Stage 2: Product-Market Fit
In this stage, you determine whether or not your product has a market. Even if the product you’re building is really innovative, it’s not of much use to you if it won’t sell. To do so, you need to make sure there is enough demand in the market for such a solution.
We do this by testing its viability via a minimum value product (MVP). An MVP is essentially a prototype tested by various early adopters and focus groups who give their opinion and feedback to help improve the product.
Product/Market fit means being in a good market with a product that can satisfy that market. — Marc Andreessen
This process helps remove defects and is repeated until you build a product that matches your ideal quality standards. Once done, the product is ready to be sold in the market. This iterative process includes five key steps:
- Build: Build your product or service
- Test: Test the product to ensure quality
- Measure: Collect data and analyze feedback
- Learn: Use the data to improve offerings
- Repeat: Start again with an improved offering
Stage 3: Scale
Once you have a business that addresses the pain points of your target customers and generates profit, the next step is to scale it. In this stage, you make small but impactful changes to your product to drive sales.

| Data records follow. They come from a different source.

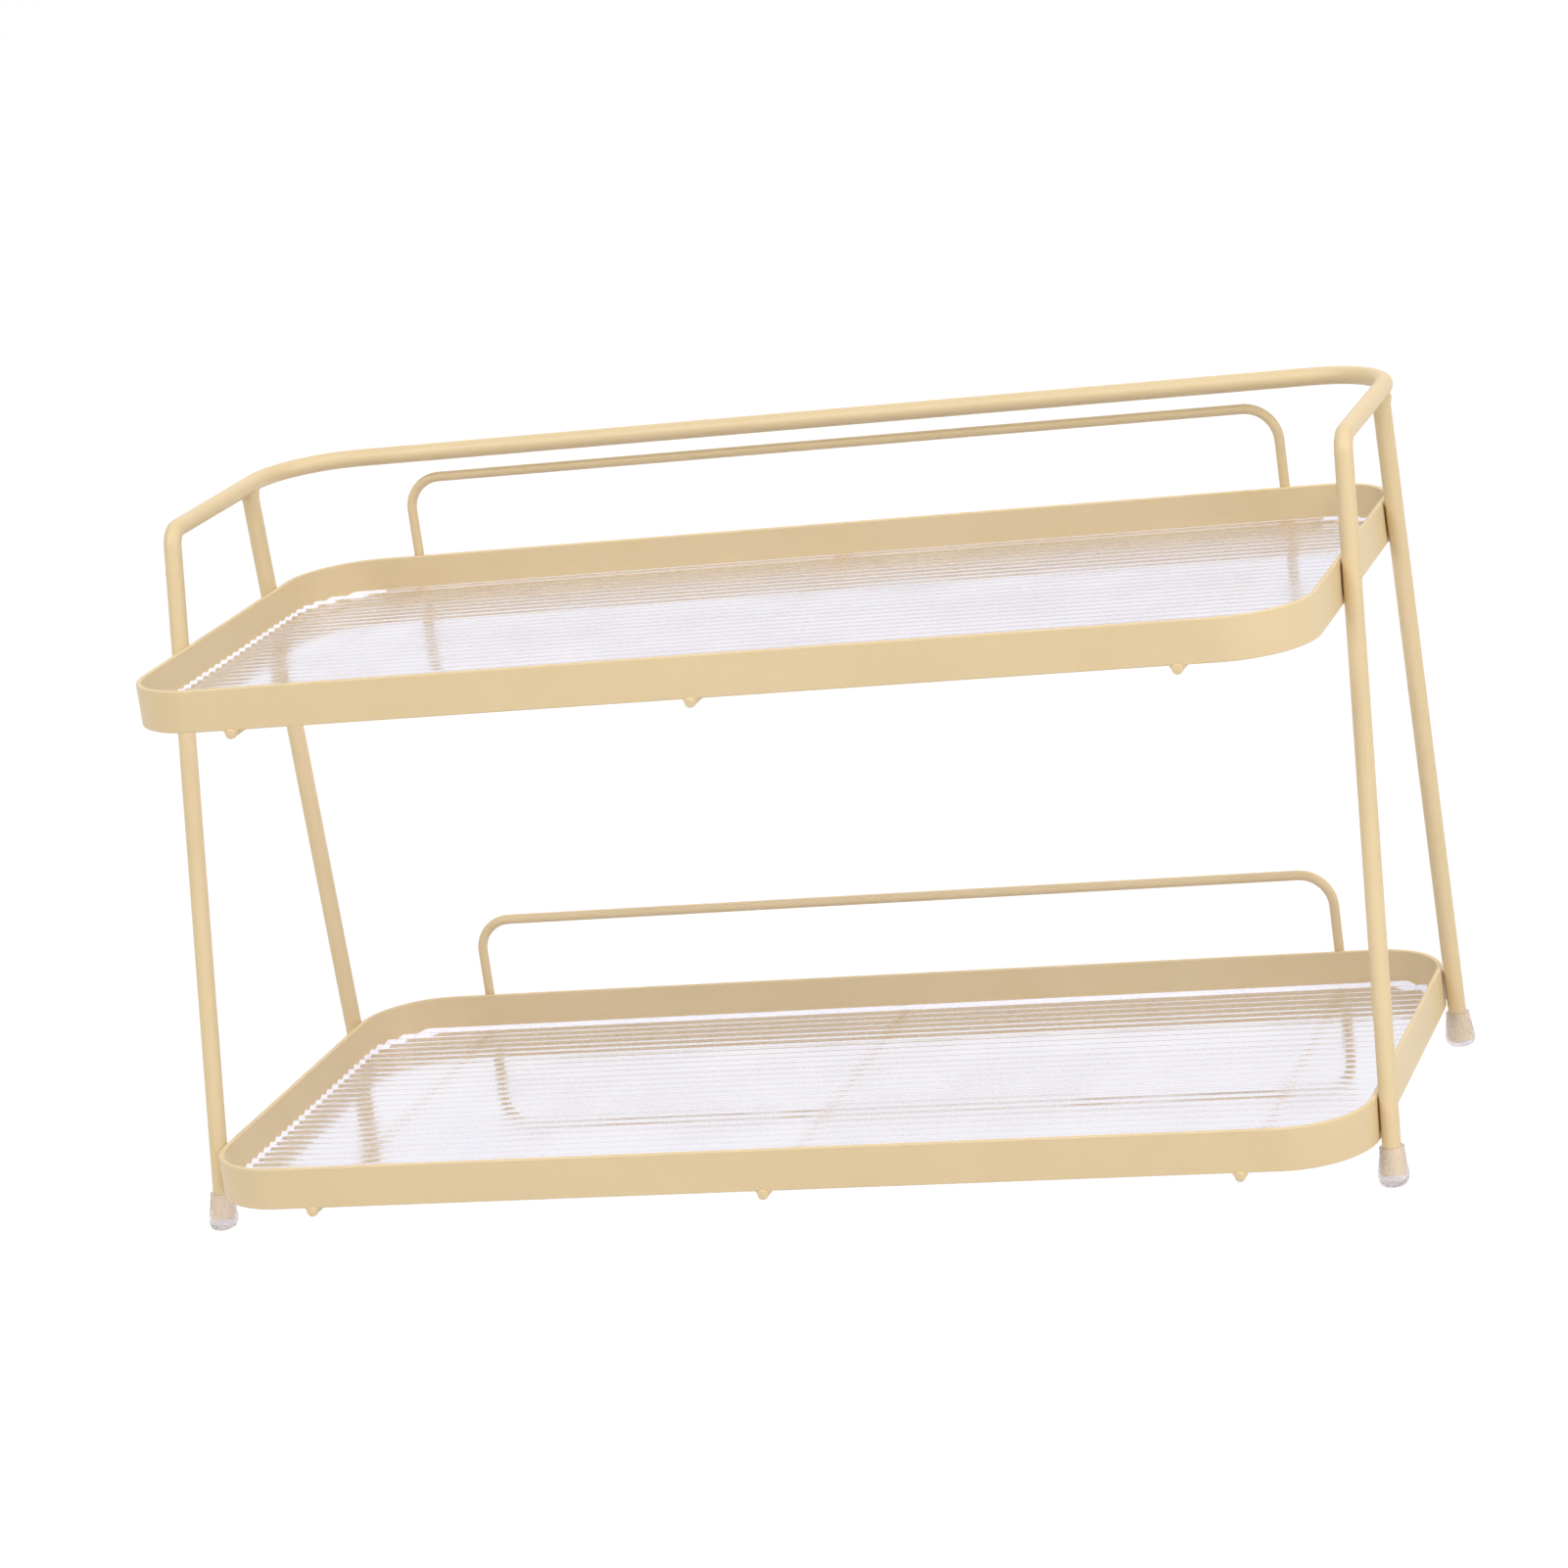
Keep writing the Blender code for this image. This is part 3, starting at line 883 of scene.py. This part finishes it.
    def add_wire_weld(self, bm: bmesh.types.BMesh, place: Vector) -> None:
        """Adds the V-shaped weld between a wire and the strip's lower edge.

        Args:
            bm: The mesh that collects the welds.
            place: Middle of the strip's lower edge over the wire.
        """
        drop = self.weld_drop
        sunk = self.weld_sunk
        made = bmesh.ops.create_cube(bm, size=1)["verts"]
        size = (2 * self.weld_half_width, self.strip_thickness - self.weld_setback, drop + sunk)
        bmesh.ops.scale(bm, vec=size, verts=made)
        foot = [v for v in made if v.co.z < 0]
        bmesh.ops.scale(bm, vec=(self.weld_foot_half / self.weld_half_width, 1, 1), verts=foot)
        bmesh.ops.translate(bm, vec=place - Z * ((drop - sunk) / 2), verts=made)
        edges = list({e for v in made for e in v.link_edges})
        bevel_edges(bm, edges, self.weld_round, self.round_facets)

    def add_guard_weld(self, bm: bmesh.types.BMesh, place: Vector) -> None:
        """Adds the weld between a guard's leg and the rim's rear face.

        Args:
            bm: The mesh that collects the welds.
            place: Point on the top of the rim's rear face in front of the leg.
        """
        made = bmesh.ops.create_cube(bm, size=1)["verts"]
        height = self.height * self.guard_weld_share
        width = 2 * self.wire_radius + self.guard_weld_spread
        bmesh.ops.scale(bm, vec=(width, self.guard_weld_depth, height), verts=made)
        far = [v for v in made if v.co.y > 0]
        bmesh.ops.scale(bm, vec=(self.guard_weld_taper, 1, 1), verts=far)
        middle = place + Y * self.guard_weld_offset - Z * (height / 2 + self.guard_weld_below_top)
        bmesh.ops.translate(bm, vec=middle, verts=made)
        edges = list({e for v in made for e in v.link_edges})
        bevel_edges(bm, edges, self.guard_weld_round, self.round_facets)


@dataclass
class LegLine:
    """Centre line of a leg from the table to the rail."""

    foot_y: float
    top_y: float
    rail_z: float

    @property
    def slope(self) -> float:
        """How far the leg moves along Y for each metre of height."""
        return (self.top_y - self.foot_y) / self.rail_z

    def point(self, x: float, z: float) -> Vector:
        """Point of the line at height z, on the side at x."""
        return Vector((x, self.foot_y + self.slope * z, z))


@dataclass
class RodFrame:
    """Bent top rail with both front legs, the rear legs and their welds to the rims."""

    shop: Workshop
    coat: bpy.types.Material
    rod_radius: float = 3.0 * MM
    rail_corner: float = 28.6 * MM
    front_bend: float = 6.5 * MM
    front_foot_inset: float = 23.0 * MM
    front_top_inset: float = 75.8 * MM
    rear_foot_inset: float = 23.0 * MM
    rear_top_inset: float = 37.5 * MM
    rod_sides: int = 40
    corner_steps: int = 32
    leg_in_rail: float = 0.4
    collar_up: float = 1.0 * MM
    collar_down: float = 2.2 * MM
    collar_spread: float = 0.55 * MM
    collar_foot: float = 0.99
    bead_radius: float = 0.9 * MM
    bead_sides: int = 12
    bead_margin: float = 2.0 * MM
    bead_behind: float = 1.9 * MM
    bead_outside: float = 0.6 * MM

    def __post_init__(self) -> None:
        """Takes the legs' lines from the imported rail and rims."""
        self.low, self.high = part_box("top_rail")
        self.rail_z = self.high.z - self.rod_radius
        self.rail_x = self.high.x - self.rod_radius
        self.back_y = self.high.y - self.rod_radius
        rim_low, rim_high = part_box("lower_rim")
        self.front = LegLine(
            rim_low.y + self.front_foot_inset, rim_low.y + self.front_top_inset, self.rail_z
        )
        self.rear = LegLine(
            rim_high.y - self.rear_foot_inset, rim_high.y - self.rear_top_inset, self.rail_z
        )

    def build(self) -> None:
        """Makes the rail, the rear legs and the welds."""
        self.make_rail()
        for side in Side:
            self.make_rear_leg(side)
        self.make_welds()

    def make_rail(self) -> None:
        """Bends the one rod that is both front legs, both side rails and the back bar."""
        foot = self.front.point(-self.rail_x, self.low.z + self.rod_radius * math.sin(self.lean(self.front)))
        top = self.front.point(-self.rail_x, self.rail_z)
        up = (top - foot).normalized()
        between = up.angle(-Y)
        reach = self.front_bend / math.tan(between / 2)
        turn = math.pi - between
        leg = (top - foot).length - reach
        side = self.back_y - self.rail_corner - self.front.point(0, self.rail_z).y - reach
        back = 2 * (self.rail_x - self.rail_corner)
        path = Sweep(round_section(self.rod_radius, self.rod_sides), foot, up, X)
        path.push(leg).turn(-X, turn, self.front_bend, self.corner_steps // 2).push(side)
        path.turn(-Z, math.pi / 2, self.rail_corner, self.corner_steps).push(back)
        path.turn(-Z, math.pi / 2, self.rail_corner, self.corner_steps).push(side)
        path.turn(X, turn, self.front_bend, self.corner_steps // 2).push(leg)
        self.shop.piece(path.bm, "top_rail_rod", Body.FRAME, Slot.COAT, [self.coat], ("top_rail",))

    def lean(self, line: LegLine) -> float:
        """Angle of a leg from upright."""
        return math.atan(abs(line.slope))

    def make_rear_leg(self, side: Side) -> None:
        """Makes one straight rear leg, up into the side rail's underside.

        Args:
            side: Which leg.
        """
        x = side.value * self.rail_x
        node = "rear_leg_" + side.name.lower()
        foot = self.rear.point(x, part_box(node)[0].z + self.rod_radius * math.sin(self.lean(self.rear)))
        top = self.rear.point(x, self.rail_z - self.leg_in_rail * self.rod_radius)
        path = Sweep(round_section(self.rod_radius, self.rod_sides), foot, top - foot, X)
        path.push((top - foot).length)
        self.shop.piece(path.bm, node + "_rod", Body.FRAME, Slot.COAT, [self.coat], (node,))

    def make_welds(self) -> None:
        """Adds the collar under each side rail and the beads between legs and rims."""
        bm = bmesh.new()
        rims = [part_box(tier + "_rim") for tier in ("lower", "upper")]
        for side in Side:
            self.add_collar(bm, side)
            for line in (self.front, self.rear):
                for low, high in rims:
                    self.add_bead(bm, side, line, low, high)
        self.shop.piece(bm, "leg_welds", Body.FRAME, Slot.COAT, [self.coat])

    def add_collar(self, bm: bmesh.types.BMesh, side: Side) -> None:
        """Adds the weld that widens a rear leg's top where it meets the rail.

        Args:
            bm: The mesh that collects the welds.
            side: Which leg.
        """
        x = side.value * self.rail_x
        top = self.rear.point(x, self.rail_z - self.rod_radius + self.collar_up)
        below = self.rear.point(x, self.rail_z - self.rod_radius - self.collar_down)
        made = bmesh.ops.create_cone(
            bm,
            cap_ends=True,
            segments=self.rod_sides,
            radius1=self.rod_radius * self.collar_foot,
            radius2=self.rod_radius + self.collar_spread,
            depth=(top - below).length,
        )["verts"]
        turn = (top - below).to_track_quat("Z", "Y").to_matrix().to_4x4()
        turn.translation = (top + below) / 2
        bmesh.ops.transform(bm, matrix=turn, verts=made)

    def add_bead(
        self, bm: bmesh.types.BMesh, side: Side, line: LegLine, low: Vector, high: Vector
    ) -> None:
        """Adds the weld in the angle between a leg's rear side and a rim's end.

        Args:
            bm: The mesh that collects the welds.
            side: Which end of the rim.
            line: The leg's centre line.
            low: The rim's lowest corner.
            high: The rim's highest corner.
        """
        bottom = line.point(side.value * high.x, low.z + self.bead_margin)
        top = line.point(side.value * high.x, high.z - self.bead_margin)
        shift = Y * self.bead_behind + X * (side.value * self.bead_outside)
        path = Sweep(round_section(self.bead_radius, self.bead_sides), bottom + shift, top - bottom, X)
        path.push((top - bottom).length)
        copy = bpy.data.meshes.new("bead")
        path.bm.to_mesh(copy)
        path.bm.free()
        bm.from_mesh(copy)
        bpy.data.meshes.remove(copy)


@dataclass
class FootCap:
    """Soft cup on a leg's foot, turned and then pushed over to the leg's lean."""

    node: str
    line: LegLine
    shop: Workshop
    plastic: bpy.types.Material
    bore: float = 2.95 * MM
    top_radius: float = 3.82 * MM
    flare: float = 1.1 * MM
    round_height: float = 3.1 * MM
    round_depth: float = 1.9 * MM
    lip: float = 0.2 * MM
    floor: float = 1.8 * MM
    turn_steps: int = 64
    arc_steps: int = 10
    merge: float = 0.005 * MM

    def build(self) -> None:
        """Turns the cap from its half section."""
        low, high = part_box(self.node)
        bm = bmesh.new()
        top = self.top_radius
        base = top + self.flare
        height = high.z
        sole = base - self.round_depth
        last = draw_to(bm, bm.verts.new((0, 0, 0)), (sole, 0, 0))
        last = draw_arc(bm, last, (sole, 0, self.round_depth), Y, -math.pi / 2, self.arc_steps)
        bmesh.ops.scale(bm, vec=(1, 1, self.round_height / self.round_depth), verts=bm.verts)
        last = draw_to(bm, last, (top, 0, height - 2 * self.lip))
        last = draw_arc(bm, last, (top, 0, height - self.lip), Y, -math.pi, self.arc_steps)
        last = draw_to(bm, last, (self.bore, 0, height))
        last = draw_to(bm, last, (self.bore, 0, self.floor))
        draw_to(bm, last, (0, 0, self.floor))
        bmesh.ops.spin(
            bm,
            geom=list(bm.verts) + list(bm.edges),
            cent=(0, 0, 0),
            axis=Z,
            angle=math.tau,
            steps=self.turn_steps,
            use_merge=True,
        )
        bmesh.ops.remove_doubles(bm, verts=bm.verts, dist=self.merge)
        lean = Matrix.Identity(4)
        lean[1][2] = self.line.slope
        lean.translation = self.line.point((low.x + high.x) / 2, 0)
        bmesh.ops.transform(bm, matrix=lean, verts=bm.verts)
        self.shop.piece(bm, self.node + "_cup", Body.FRAME, Slot.CAP, [self.plastic], (self.node,))


# ---- the studio ----


@dataclass
class Lamp:
    """One softbox."""

    name: str
    place: tuple[float, float, float]
    aim: tuple[float, float, float]
    size: float
    power: float
    mirrored: bool = True

    def build(self) -> None:
        """Hangs the softbox and points it."""
        light = bpy.data.lights.new(self.name, "AREA")
        light.shape = "SQUARE"
        light.size = self.size
        light.energy = self.power
        obj = bpy.data.objects.new(self.name, light)
        obj.location = self.place
        away = Vector(self.place) - Vector(self.aim)
        obj.rotation_euler = away.to_track_quat("Z", "Y").to_euler()
        obj.visible_glossy = self.mirrored
        # A lamp seen through the ribs would burn the sheets out to white
        obj.visible_transmission = False
        bpy.context.scene.collection.objects.link(obj)
        LOG.info("%s lit", self.name)


@dataclass
class Studio:
    """White table and surround, softboxes and the camera."""

    fill: float = 0.33
    bounces: int = 24
    floor_size: float = 12.0
    picture: int = 1601
    sensor: float = 36.0
    focal_pixels: float = 5234.237
    camera_place: tuple[float, float, float] = (507.481 * MM, -1465.522 * MM, 536.818 * MM)
    yaw: float = -0.317057
    pitch: float = 0.247441
    roll: float = -0.143202

    def build(self) -> None:
        """Sets the stage."""
        self.make_floor()
        self.make_world()
        for lamp in (
            Lamp("left_front", (-1.2, -1.9, 1.9), (0, 0, 0.1), 1.4, 26.5),
            Lamp("right", (2.0, -0.6, 1.2), (0, 0, 0.1), 1.2, 22.3),
            Lamp("front_high", (0.3, -1.0, 2.2), (0, 0, 0.1), 1.8, 18.0),
            Lamp("back", (0.0, 1.9, 1.7), (0, 0, 0.1), 1.4, 18.2, mirrored=False),
        ):
            lamp.build()
        self.make_camera()
        scene = bpy.context.scene
        scene.view_settings.view_transform = "Standard"
        scene.cycles.max_bounces = self.bounces
        scene.cycles.glossy_bounces = self.bounces
        scene.cycles.transmission_bounces = self.bounces

    def make_floor(self) -> None:
        """Lays the table."""
        bm = bmesh.new()
        bmesh.ops.create_grid(bm, x_segments=1, y_segments=1, size=self.floor_size / 2)
        mesh = bpy.data.meshes.new("floor")
        bm.to_mesh(mesh)
        bm.free()
        mesh.materials.append(PaleFloor().material())
        floor = bpy.data.objects.new("floor", mesh)
        bpy.context.scene.collection.objects.link(floor)

    def make_world(self) -> None:
        """Surrounds the table with plain white, which lights softly."""
        world = bpy.data.worlds.new("surround")
        bpy.context.scene.world = world
        world.use_nodes = True
        tree = world.node_tree
        tree.nodes.clear()
        output = tree.nodes.new("ShaderNodeOutputWorld")
        mix = tree.nodes.new("ShaderNodeMixShader")
        tree.links.new(showing_rays(tree), mix.inputs[0])
        for place, strength in enumerate((self.fill, 1.0), start=1):
            light = tree.nodes.new("ShaderNodeBackground")
            light.inputs["Color"].default_value = WHITE
            light.inputs["Strength"].default_value = strength
            tree.links.new(light.outputs[0], mix.inputs[place])
        tree.links.new(mix.outputs[0], output.inputs["Surface"])

    def make_camera(self) -> None:
        """Sets the camera where the photograph was taken from."""
        rim_low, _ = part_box("lower_rim")
        ahead = Vector((math.sin(self.yaw), math.cos(self.yaw), 0))
        right = Vector((math.cos(self.yaw), -math.sin(self.yaw), 0))
        forward = ahead * math.cos(self.pitch) - Z * math.sin(self.pitch)
        up = Z * math.cos(self.pitch) + ahead * math.sin(self.pitch)
        across = right * math.cos(self.roll) + up * math.sin(self.roll)
        above = up * math.cos(self.roll) - right * math.sin(self.roll)
        data = bpy.data.cameras.new("camera")
        data.sensor_width = self.sensor
        data.lens = self.focal_pixels / self.picture * self.sensor
        data.clip_start = 0.05
        data.clip_end = 50.0
        camera = bpy.data.objects.new("camera", data)
        pose = Matrix((across, above, -forward)).transposed().to_4x4()
        pose.translation = Vector(self.camera_place) + Y * rim_low.y
        camera.matrix_world = pose
        bpy.context.scene.collection.objects.link(camera)
        bpy.context.scene.camera = camera


def main() -> None:
    """Builds the organizer and its studio."""
    logging.basicConfig(level=logging.INFO, format="%(message)s")
    shop = Workshop()
    coat = PowderCoat().material()
    sheet = ClearFlutedSheet().material()
    cut_edge = CutSheetEdge().material()
    plastic = MilkySoftPlastic().material()
    for tier, body in (("lower", Body.LOWER_PANEL), ("upper", Body.UPPER_PANEL)):
        Tray(tier, body, shop, coat, sheet, cut_edge, frosted_rear=tier == "lower").build()
    rods = RodFrame(shop, coat)
    rods.build()
    for side in Side:
        for row, line in (("front", rods.front), ("rear", rods.rear)):
            FootCap(f"foot_cap_{row}_{side.name.lower()}", line, shop, plastic).build()
    Studio().build()


if __name__ == "__main__":
    main()
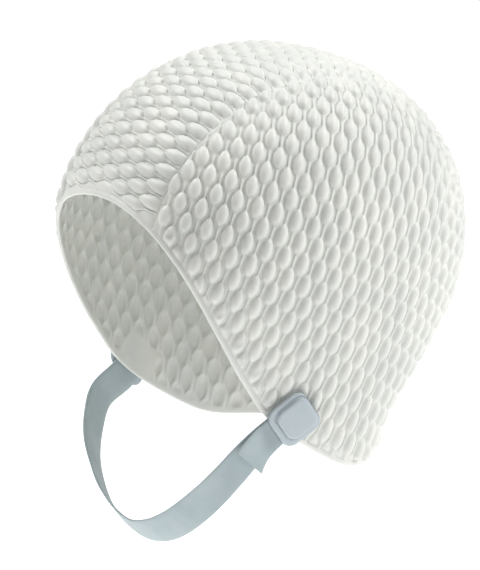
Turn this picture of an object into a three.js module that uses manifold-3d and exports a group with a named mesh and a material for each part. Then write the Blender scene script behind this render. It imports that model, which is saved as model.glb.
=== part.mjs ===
// Bathing cap of moulded latex with raised bubbles, ear flaps and a chin strap.
// Millimetres, +Z up. The wearer faces -Y and the wearer's left is +X.
// The origin is the middle of the head, level with the cap's widest ring.
import * as THREE from 'three';
import { mergeVertices } from 'three/addons/utils/BufferGeometryUtils.js';
import Module from 'manifold-3d';

// Form of the cap, measured to the foot of the bubbles
const HALF_WIDTH = 76.5;
const FRONT_LENGTH = 101.5;
const BACK_LENGTH = 102.5;
const CROWN_RISE = 91.5;
const NAPE_DROP = 107;
// How boxy the form is across the head, 2 being an ellipse
const CROSS_FULLNESS = 2.8;
const LENGTH_FULLNESS = 2;

// Moulded wall and its relief
const WALL = 1.5;
const BUBBLE_HEIGHT = 2.4;
// Smooth band along the edge, and the height over which the bubbles rise from it
const RIM_BAND = 3.5;
const RIM_FADE = 3;
// Depth of the bubbled plates before the inside of the cap is cut out of them
const PLATE_DEPTH = 12;

// Centre strip: columns of half bubbles, the last one on each side cut short by the seam
const STRIP_HALF_WIDTH = 36;
const STRIP_COLUMNS = 4;
const STRIP_COLUMN = 10.6;
const STRIP_ROW = 4.32;
const STRIP_START = 4.2;
// How far the rows drop toward the face for each millimetre to the wearer's left
const STRIP_SKEW = 0.1;
const STRIP_FIRST_ANGLE = 6;
const STRIP_LAST_ANGLE = 249;

// Side panels: half bubbles on a flat lattice that is wrapped round the head
const SIDE_ACROSS = 5.15;
const SIDE_ALONG = 9.3;
const SIDE_ACROSS_TILT = 29.5;
const SIDE_ALONG_TILT = 24.3;
const SIDE_SHIFT_BACK = -3.3;
const SIDE_SHIFT_UP = 4.2;
// How much the lattice widens toward the crown and sags at its ends, over SIDE_SPAN
const SIDE_SPAN = 80;
const SIDE_WIDENING = 0.06;
const SIDE_SAG = 0.05;
const SIDE_REACH = 1.42;
const SIDE_FADE = 3;
const SEAM_OVERLAP = 0.3;

// Chin strap and its buttons
const STRAP_WIDTH = 17;
const STRAP_THICKNESS = 1.0;
const STRAP_STATIONS = 60;
const TAB_LENGTH = 31;
const TAB_WIDTH = 18.5;
const TAB_STATIONS = 14;
const BUTTON_LENGTH = 22;
const BUTTON_WIDTH = 25.5;
const BUTTON_CORNER = 6;
const FLANGE_THICKNESS = 1.4;
const PAD_LENGTH = 18.5;
const PAD_WIDTH = 20.5;
const PAD_CORNER = 4.5;
const PAD_SHIFT_BACK = 1.5;
const PAD_HEIGHT = 2;
const EDGE_ROUNDING = 0.5;
const BUTTON_BACK_FROM_FACE = 66;
const BUTTON_DROP = 0.66;
const BUTTON_SLOPE = 37.5;
const SEAT_GAP = 0.3;
const STRAP_STANDOFF = 0.7;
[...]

Now that your product has a proven track record, you can invest in building more units or in R&D to develop more competent versions. It involves running A/B tests to conclude which version of your product is more preferred by your target customers.
Scaling also includes setting SMART goals and milestones to identify, measure, and track your growth. It allows you to detect which aspects of your startup are growing and which aren’t.
Build a Better Product With the Lean Startup Methodology
Building a startup is a very taxing process, especially when you don’t know what to offer to the market. With the lean startup methodology, you can be sure to create a product that your customers will love.
Through it, you can mitigate risks, prepare for uncertainties, reduce product development duration, and increase the utility of your product.